Upon further look, you might notice that these additions duplicate other applications’ software: Snapchat stories, Musical.ly (now TikTok) videos, and tweets. In fact, Instagram’s rebrand with these features has shadowed its inaugural vision of simplicity: representing each moment through one square photo. Rather, the app has conglomerated all the social network’s previously distinct genres—removing account holders’ need to engage with rival services. While many other networking sites have implemented copycat products to increase user engagement, Instagram stands alone as a conglomeration of social media’s vast inventory of offerings.

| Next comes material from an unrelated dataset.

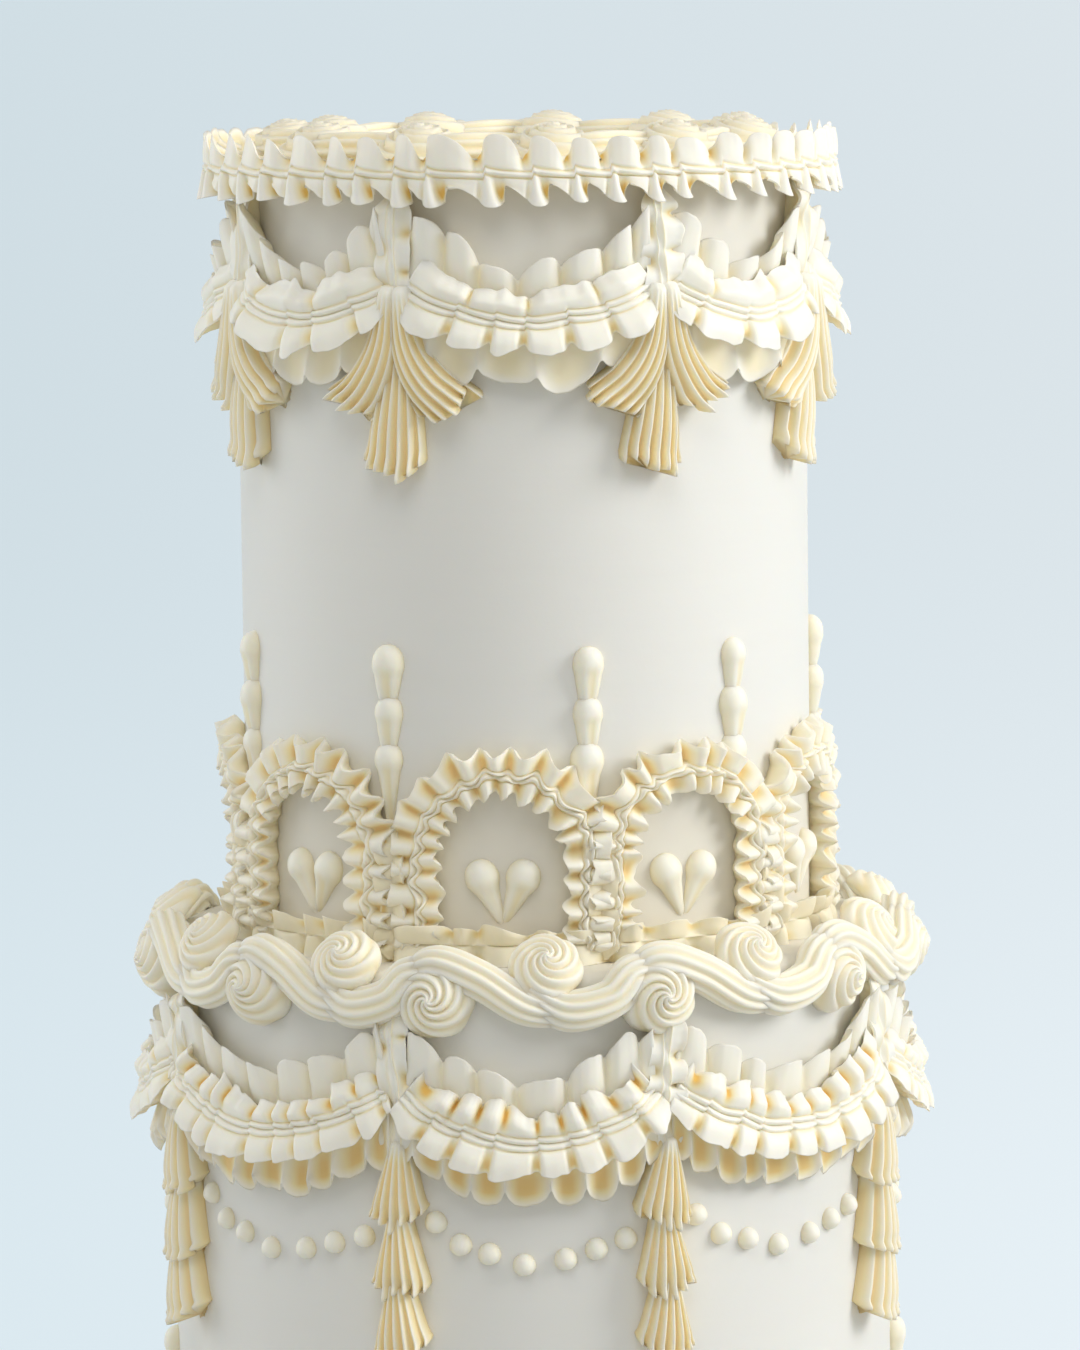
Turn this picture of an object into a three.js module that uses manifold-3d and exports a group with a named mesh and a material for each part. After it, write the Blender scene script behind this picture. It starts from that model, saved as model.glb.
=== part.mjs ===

One could dismiss Instagram’s strategy for regrowth as a sleazy business tactic. However, this business campaign could underlie the app’s outreach success. Instagram provides outlets for sharing both life’s happiest and challenging moments, with a “Close Friends” story for complaints, and a regular story for hot girl moments. In this regard, Instagram has traversed the social media industry’s previous norms for content: it promotes exchange of both formal and informal posts. Further, much of today’s youth first downloaded Instagram as tweens, and have remained active users into their late teens and early 20s. Gen Z’s transition between childhood to young adulthood paralleled Instagram’s evolution from its original, minimalistic format.
As thirteen year olds, many utilized Instagram for leisure—uploading pics of Starbucks drinks, mall outings, or other simple joys. Now, Instagram caters to our lives as college students—providing threads for political discourse, reels for shopping hauls, and layout designs to not only highlight personal outings, but advertise pre–professional opportunities.